The document references Iranian support for proxies throughout the region, including Hezbollah, Hamas and Islamic Jihad, but focuses primarily on Yemen’s Houthi rebels.

“The Houthis have greatly increased regional instability, threatened the global economy, destroyed infrastructure, and terrorized the Yemeni people,” the document states. It references the Houthis’ blockage of humanitarian aid, which the United Nations has condemned, and threats the rebels pose to oil shipping lanes in the Red Sea and Persian Gulf.

The document alleges that Houthi missile and drone attacks as well as cross-border raids “have resulted in the deaths of over 500 civilians,” without providing a source for that claim. And it makes no mention of the thousands of Yemeni civilian casualties that have resulted from the Saudi coalition’s bombing campaign against the rebel group.

Click above to read the document.

The justification references a classified briefing that Pompeo, acting Assistant Defense Secretary Patrick Shanahan and other officials gave Congress earlier this week. That briefing was not well received by Democrats, some of whom accused the Trump administration of misrepresenting the intelligence on the threat posed by Iran.

The sales listed under the emergency powers provision include millions in Raytheon-made precision-guided munitions as well as aircraft support for Saudi Arabia and the UAE. It also permits the UAE to transfer nearly $1 billion in laser-guided bombs to Jordan, which is a member of the Saudi-led coalition fighting the Houthis in Yemen.

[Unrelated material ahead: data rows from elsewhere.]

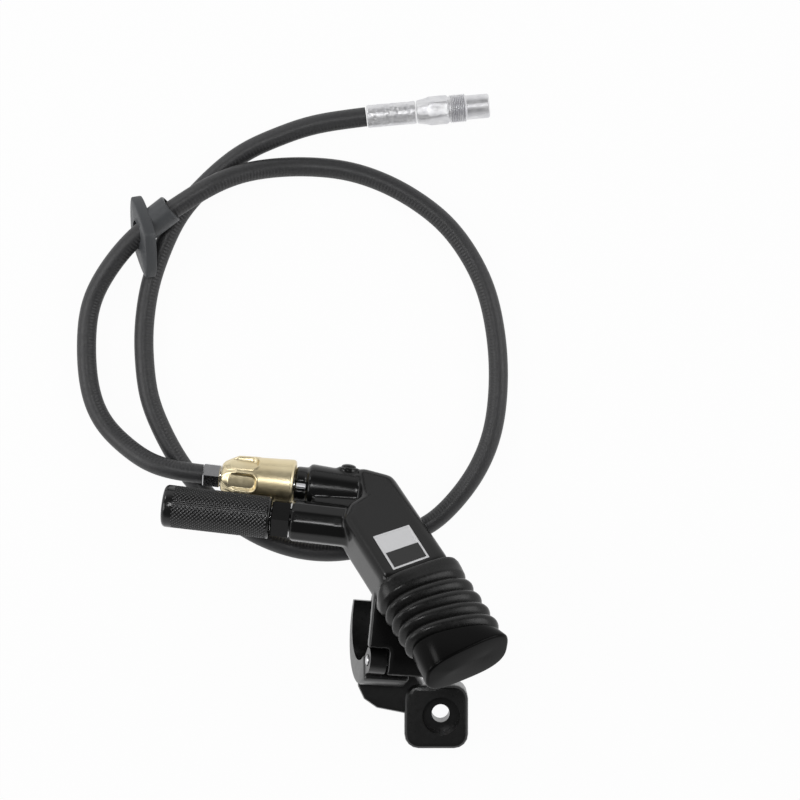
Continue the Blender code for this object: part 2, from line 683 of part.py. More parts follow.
def make_button(materials, axes):
    arm = axes["arm"]
    placed("bellows_boot", skinned(boot_rings(), True), materials["black_rubber"], arm)

    rim = 0.7 * MM
    cap = skinned([
        ring_at(CAP_START, CAP_WIDTH - 3 * MM, CAP_THICK - 3 * MM, BOOT_SLANT),
        ring_at(CAP_START + rim, CAP_WIDTH - rim, CAP_THICK - rim, BOOT_SLANT),
        ring_at(CAP_END - rim * 0.7, CAP_WIDTH, CAP_THICK, CAP_SLANT),
        ring_at(CAP_END, CAP_WIDTH - rim, CAP_THICK - rim, CAP_SLANT),
    ], False)
    cap = placed("button_cap", cap, materials["black_gloss"], arm)
    socket = rod(CAP_START - ROD_SOCKET, CAP_START + ROD_SOCKET, ROD_RADIUS + SEAT, 16)
    cut(cap, placed("rod_socket", socket, None, arm))

    piston_end = PISTON_START + PISTON_LENGTH
    groove = PISTON_START + 1.6 * MM
    piston = turned([
        (PISTON_START, 0), (PISTON_START, PISTON_RADIUS), (groove, PISTON_RADIUS),
        (groove, PISTON_RADIUS - 1.2 * MM), (groove + 1.6 * MM, PISTON_RADIUS - 1.2 * MM),
        (groove + 1.6 * MM, PISTON_RADIUS), (piston_end, PISTON_RADIUS),
        (piston_end, 0),
    ], 24)
    placed("master_piston", piston, materials["silver_aluminium"], arm)
    seal = ring(PISTON_RADIUS - 0.55 * MM, 0.5 * MM, groove + 0.8 * MM)
    placed("piston_seal", seal, materials["black_rubber"], arm)
    push_rod = rod(piston_end + SEAT, CAP_START + ROD_SOCKET - SEAT, ROD_RADIUS, 16, 0, 0.2 * MM)
    placed("push_rod", push_rod, materials["steel"], arm)
    guide = tube(ARM_END - 2.2 * MM, ARM_END + SPIGOT_LENGTH - 0.2 * MM, CYLINDER_BORE - SEAT,
                 ROD_RADIUS + SEAT, 24)
    placed("rod_guide", guide, materials["black_anodised"], arm)
    placed("return_spring", spring_shape(), materials["steel"], arm)


def spring_shape():
    """A coil between the floor of the cylinder and the piston."""
    start = CYLINDER_FLOOR + SEAT + SPRING_WIRE
    end = PISTON_START - SEAT - SPRING_WIRE
    radius = PISTON_RADIUS - 0.6 * MM - SPRING_WIRE
    steps = SPRING_TURNS * 12
    rings = []
    for step in range(steps + 1):
        angle = math.tau * SPRING_TURNS * step / steps
        x = start + (end - start) * step / steps
        out = Vector((0, math.cos(angle), math.sin(angle)))
        loop = []
        for side in range(6):
            wind = math.tau * side / 6
            point = out * (radius + SPRING_WIRE * math.cos(wind))
            loop.append(point + Vector((x + SPRING_WIRE * math.sin(wind), 0, 0)))
        rings.append(loop)
    return skinned(rings, False)


def make_clamp(materials, axes):
    """The hinged strap with its accessory ear, the hinge pin and the captive clamp bolt."""
    bar = axes["bar"]
    outer_centre = (STRAP_OUTER_CENTRE.y, STRAP_OUTER_CENTRE.z)
    split = SPLIT_HEIGHT - SPLIT_GAP
    end = 360 + math.degrees(math.asin((split - STRAP_OUTER_CENTRE.z) / STRAP_OUTER))
    shell = arc(outer_centre, STRAP_OUTER, 146, end, 28) + [(8 * MM, split)]
    strap = across(prism(shell, 0, STRAP_WIDTH))
    strap = soften(placed("clamp_strap", strap, materials["black_gloss"], bar), 0.8 * MM, 2, 45)
    knuckle = rod(SEAT, KNUCKLE_WIDTH, KNUCKLE_RADIUS, 24)
    bridge = prism([
        (PIN_AT.y - KNUCKLE_RADIUS, PIN_AT.z), (PIN_AT.y - 5.2 * MM, PIN_AT.z - 4 * MM),
        (PIN_AT.y - 2 * MM, PIN_AT.z - 6 * MM), (PIN_AT.y + 1.2 * MM, PIN_AT.z - 3 * MM),
        (PIN_AT.y + 1 * MM, PIN_AT.z),
    ], SEAT, KNUCKLE_WIDTH)
    lug_low = split - CLAMP_LUG_THICK
    lug = rod(lug_low, split, CLAMP_LUG_RADIUS, 20)
    lug_bridge = block((CLAMP_BOLT_X - CLAMP_LUG_RADIUS, 9 * MM, lug_low),
                       (CLAMP_BOLT_X + CLAMP_LUG_RADIUS, CLAMP_BOLT_Y, split))
    join(
        strap,
        placed("strap_knuckle_lump", knuckle, None, axes["pin"]),
        placed("strap_bridge_lump", across(bridge), None, bar),
        placed("strap_lug_lump", lug, None, axes["clamp_bolt"]),
        placed("lug_bridge_lump", lug_bridge, None, bar),
        ear(axes),
        ear_web(axes),
    )
    cut(
        strap,
        placed("strap_bar_space", rod(-8 * MM, 40 * MM, BAR_RADIUS, 64), None, bar),
        placed("strap_pin_hole", rod(-4 * MM, 8 * MM, PIN_RADIUS + SEAT, 16), None, axes["pin"]),
        placed("lug_hole", rod(-12 * MM, 4 * MM, CLAMP_BOLT_RADIUS + SEAT, 16), None,
               axes["clamp_bolt"]),
        placed("split_trim", block((-2 * MM, 2.7 * MM, -20 * MM),
                                   (CLAMP_BOLT_X - CLAMP_LUG_RADIUS, 20 * MM, 4 * MM)), None, bar),
        placed("body_knuckle_space", rod(KNUCKLE_WIDTH + SEAT / 6, PLATE_RIGHT + 4 * MM,
                                         KNUCKLE_RADIUS + SEAT, 24), None, axes["pin"]),
        placed("ear_hole", prism(arc(EAR_HOLE_AT, EAR_HOLE, 0, 342, 19), -4 * MM, 30 * MM), None,
               axes["ear"]),
        placed("ear_pocket", prism(arc(EAR_HOLE_AT, EAR_POCKET, 0, 345, 23), EAR_POCKET_FLOOR, 30 * MM),
               None, axes["ear"]),
    )
    pin = rod(-0.1 * MM, PIN_LENGTH, PIN_RADIUS, 20, 0, 0.25 * MM)
    placed("hinge_pin", pin, materials["steel"], axes["pin"])
    head_top = lug_low - BOLT_BACK
    head_low = head_top - BOLT_HEAD_THICK
    bolt = turned([
        (head_low, 0), (head_low, BOLT_HEAD_RADIUS), (head_top, BOLT_HEAD_RADIUS),
        (head_top, CLAMP_BOLT_RADIUS), (split + BOLT_TIP, CLAMP_BOLT_RADIUS), (split + BOLT_TIP, 0),
    ], 20)
    bolt = placed("clamp_bolt", bolt, materials["black_anodised"], axes["clamp_bolt"])
    cut(bolt, placed("clamp_bolt_socket", rod(head_low - OVERCUT, head_low + 1.2 * MM, 1.4 * MM, 6), None,
                     axes["clamp_bolt"]))


def ear(axes):
    """The flat ear beside the strap, with a rounded outline."""
    outline = rounded_box(EAR_SIZE, EAR_SIZE, EAR_CORNER)
    lump = placed("ear_lump", prism(outline, EAR_LOW, EAR_TOP), None, axes["ear"])
    return soften(lump, 1.3 * MM, 3)


def ear_web(axes):
    """The web that runs from under the strap's heel to the ear."""
    outline = [
        (-20.4, 13.0), (-19.9, 7.5), (-18.4, 4.3), (-15.1, 2.0), (-8.4, 0.7), (-4.0, -1.0),
        (-3.0, 8.0), (-8.0, 15.0), (-18.0, 16.0),
    ]
    shape = prism([(x * MM, y * MM) for x, y in outline], 3.0 * MM, EAR_TOP - 1.5 * MM)
    return soften(placed("ear_web_lump", shape, None, axes["ear"]), 1.0 * MM, 2)


def smooth_route(route, count):
    """Evenly spaced points on a smooth curve through the route."""
    points = [Vector(point) * MM for point in route]
    dense = []
    for step in range(len(points) - 1):
        before = points[max(step - 1, 0)]
        here, after = points[step], points[step + 1]
        beyond = points[min(step + 2, len(points) - 1)]
        for part in range(12):
            t = part / 12
            dense.append(0.5 * (
                2 * here + (after - before) * t
                + (2 * before - 5 * here + 4 * after - beyond) * t ** 2
                + (3 * here - before - 3 * after + beyond) * t ** 3
            ))
    dense.append(points[-1])
    lengths = [0.0]
    for here, after in zip(dense, dense[1:]):
        lengths.append(lengths[-1] + (after - here).length)
    spaced = []
    place = 0
    for step in range(count):
        wanted = lengths[-1] * step / (count - 1)
        while place < len(dense) - 2 and lengths[place + 1] < wanted:
            place += 1
        share = (wanted - lengths[place]) / (lengths[place + 1] - lengths[place])
        spaced.append(dense[place].lerp(dense[place + 1], share))
    return spaced


def make_hose(materials):
    curve = bpy.data.curves.new("hose", "CURVE")
    curve.dimensions = "3D"
    curve.bevel_depth = HOSE_RADIUS
    curve.bevel_resolution = 2
    curve.use_fill_caps = True
    spline = curve.splines.new("POLY")
    points = smooth_route(HOSE_ROUTE, HOSE_POINTS)
    spline.points.add(len(points) - 1)
    for point, place in zip(spline.points, points):
        point.co = (*place, 1)
    hose = bpy.data.objects.new("hose", curve)
    bpy.context.scene.collection.objects.link(hose)
    curve.materials.append(materials["hose_black"])


def make_guide(materials, axes):
    """The frame guide: a slanted flange plate with a sleeve that holds the hose."""
    axis = axes["guide"]
    half, high = GUIDE_SPAN / 2, GUIDE_HEIGHT / 2
    outline = [*arc((-half + 1.2 * MM, 0), 1.2 * MM, 120, 240, 4),
               *arc((0, -high + 3 * MM), 3 * MM, 240, 300, 4),
               *arc((half - 1.2 * MM, 0), 1.2 * MM, -60, 60, 4),
               *arc((0, high - 3 * MM), 3 * MM, 60, 120, 4)]
    plate = across(prism(outline, -GUIDE_THICK / 2, GUIDE_THICK / 2))
    lean = (0, 0, math.radians(-27))
    guide = placed("hose_guide", plate, materials["black_rubber"], axis, turn=lean)
    soften(guide, 0.7 * MM, 2)
    sleeve = rod(0, GUIDE_THICK / 2 + GUIDE_SLEEVE_LENGTH, GUIDE_SLEEVE_RADIUS, 24, 0, 0.3 * MM)
    join(guide, placed("guide_sleeve_lump", sleeve, None, axis))
    hole = rod(-6 * MM, 14 * MM, HOSE_RADIUS + 2.8 * SEAT, 20)
    cut(guide, placed("guide_hole", hole, None, axis))


def make_fitting(materials, axes):
    """The crimped sleeve and the threaded coupling at the fork end of the hose."""
    axis = axes["fitting"]
    sleeve = rod(0, SLEEVE_LENGTH, SLEEVE_RADIUS, 24, 0, 0.2 * MM)
    placed("end_sleeve", sleeve, materials["silver_aluminium"], axis)
    start = SLEEVE_LENGTH + SEAT
    hex_end = start + COUPLING_HEX_LENGTH
    coupling = turned([
        (start, 0), (start, COUPLING_CORNER - 0.3 * MM), (start + 0.3 * MM, COUPLING_CORNER),
        (hex_end - 0.3 * MM, COUPLING_CORNER), (hex_end, COUPLING_CORNER - 0.3 * MM),
        (hex_end, 0),
    ], 6, math.radians(20))
    coupling = placed("end_coupling", coupling, materials["silver_aluminium"], axis)
    thread_end = hex_end + COUPLING_THREAD_LENGTH
    tip_end = thread_end + COUPLING_TIP_LENGTH
    tip = turned([
        (hex_end - OVERCUT, 0), (hex_end - OVERCUT, COUPLING_THREAD_RADIUS),
        (thread_end - 0.2 * MM, COUPLING_THREAD_RADIUS), (thread_end, COUPLING_TIP_RADIUS),
        (tip_end - 0.3 * MM, COUPLING_TIP_RADIUS), (tip_end, COUPLING_TIP_RADIUS - 0.3 * MM),
        (tip_end, COUPLING_BORE), (tip_end - 4 * MM, COUPLING_BORE), (tip_end - 4 * MM, 0),
    ], 32)
    join(coupling, placed("coupling_tip_lump", tip, None, axis))


def make_axes():
    axes = {"lever": axis_empty("lever_plane", LEVER_AT, LEVER_TURN)}
    lever = axes["lever"]
    axes["arm"] = axis_empty("arm_axis", (0, 0, 0), ARM_TURN, lever)
    axes["adjuster"] = axis_empty("adjuster_axis", ADJUSTER_AT, parent=lever)
    bleed_turn = Euler((BLEED_BEARING, 0, math.radians(90)), "ZXY")
    axes["bleed"] = axis_empty("bleed_axis", (BLEED_AT, 0, 0), parent=lever)
    axes["bleed"].rotation_mode = "ZXY"
    axes["bleed"].rotation_euler = bleed_turn
    reach = PORT_NOSE_RADIUS - 0.1 * MM
    detent_at = (0, reach * math.cos(DETENT_BEARING), reach * math.sin(DETENT_BEARING))
    axes["detent"] = axis_empty("detent_axis", detent_at, parent=lever)
    axes["bar"] = axis_empty("bar_axis", BAR_AT, BAR_TURN)
    axes["pin"] = axis_empty("pin_axis", PIN_AT, parent=axes["bar"])
    upright = Euler((0, math.radians(-90), 0))
    axes["clamp_bolt"] = axis_empty("clamp_bolt_axis", (CLAMP_BOLT_X, CLAMP_BOLT_Y, 0), upright,
                                    axes["bar"])
    axes["ear"] = axis_empty("ear_axis", EAR_AT)
    axes["guide"] = axis_empty("guide_axis", GUIDE_AT, GUIDE_TURN)
    axes["fitting"] = axis_empty("fitting_axis", FITTING_AT, FITTING_TURN)
    return axes


def main():
    clear_scene()
    materials = make_materials()
    axes = make_axes()
    make_body(materials, axes)
    make_port_pieces(materials, axes)
    make_adjuster(materials, axes)
    make_bleed_screw(materials, axes)
    make_button(materials, axes)
    make_clamp(materials, axes)
    make_hose(materials)
    make_guide(materials, axes)
    make_fitting(materials, axes)


main()
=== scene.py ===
"""Looks of the fork lockout lever: finishes, knurl, bellows, hose and studio.

Laid out as an add-on, and run as a script. Lengths are in metres, or in millimetres times MM.
"""

import math

import bmesh
import bpy
from bpy.props import (
    FloatProperty,
    FloatVectorProperty,
    IntProperty,
    PointerProperty,
)
from mathutils import Euler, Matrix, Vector, noise


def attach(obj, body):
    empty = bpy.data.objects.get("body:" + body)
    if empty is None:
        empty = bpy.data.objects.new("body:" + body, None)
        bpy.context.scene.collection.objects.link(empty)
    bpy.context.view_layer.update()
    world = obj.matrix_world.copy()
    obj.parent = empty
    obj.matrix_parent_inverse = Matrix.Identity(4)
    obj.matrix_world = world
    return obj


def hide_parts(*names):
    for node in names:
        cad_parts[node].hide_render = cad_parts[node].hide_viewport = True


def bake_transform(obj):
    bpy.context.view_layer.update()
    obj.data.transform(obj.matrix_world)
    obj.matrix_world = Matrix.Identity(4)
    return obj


bl_info = {
    "name": "Fork lockout lever",
    "version": (1, 0, 0),
    "blender": (4, 5, 0),
    "location": "3D View > Sidebar > Lever",
    "description": "Dresses the packed lever with its finishes, knurl, bellows and hose",
    "category": "Object",
}

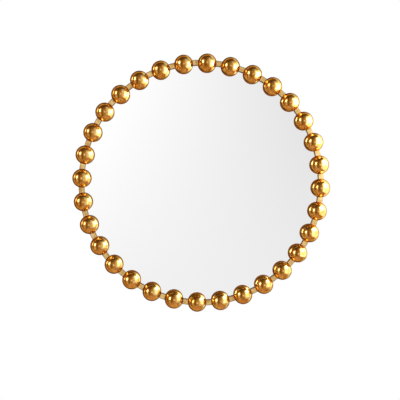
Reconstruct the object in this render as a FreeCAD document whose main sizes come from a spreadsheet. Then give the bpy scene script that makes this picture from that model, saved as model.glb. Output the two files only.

While Saudi Arabia and the UAE account for the bulk of the transfers, a handful of other countries are also mentioned. South Korea, for example, is allowed to transfer $76 million in Boeing-made aircraft panels to Saudi Arabia, Israel and India. And arms transfers are permitted to Britain, France, Spain, Italy and Australia, even though the justification does not specify the threat that Iran poses to those countries.

Democrats are already crying foul.

Sen. Bob Menendez, D-N.J., the top Democrat on the Senate Foreign Relations Committee, issued a blistering statement today, arguing that the justification “described years of malign Iranian behavior but failed to identify what actually constitutes an emergency today.” In addition, he added, “it failed to explain how these systems, many of which will take years to come online, would immediately benefit either the United States or our allies and thus merit such hasty action.” Menendez, who has had a hold on 120,000 precision-guided munitions to the Saudis and Emiratis since May 2018, went on to note that he is in discussion with other Democratic and Republican lawmakers “to expeditiously address this latest attack on our constitutional responsibilities.”

Sen. Chris Murphy, D-Conn., who first raised the alarm bells over the pending emergency declaration earlier this week, argued that it sets an “incredibly dangerous precedent that future presidents can use to sell weapons without a check from Congress.” He said he was “currently working on legislation to restrict arm sales so we can get back in this business of helping set critical foreign policy.”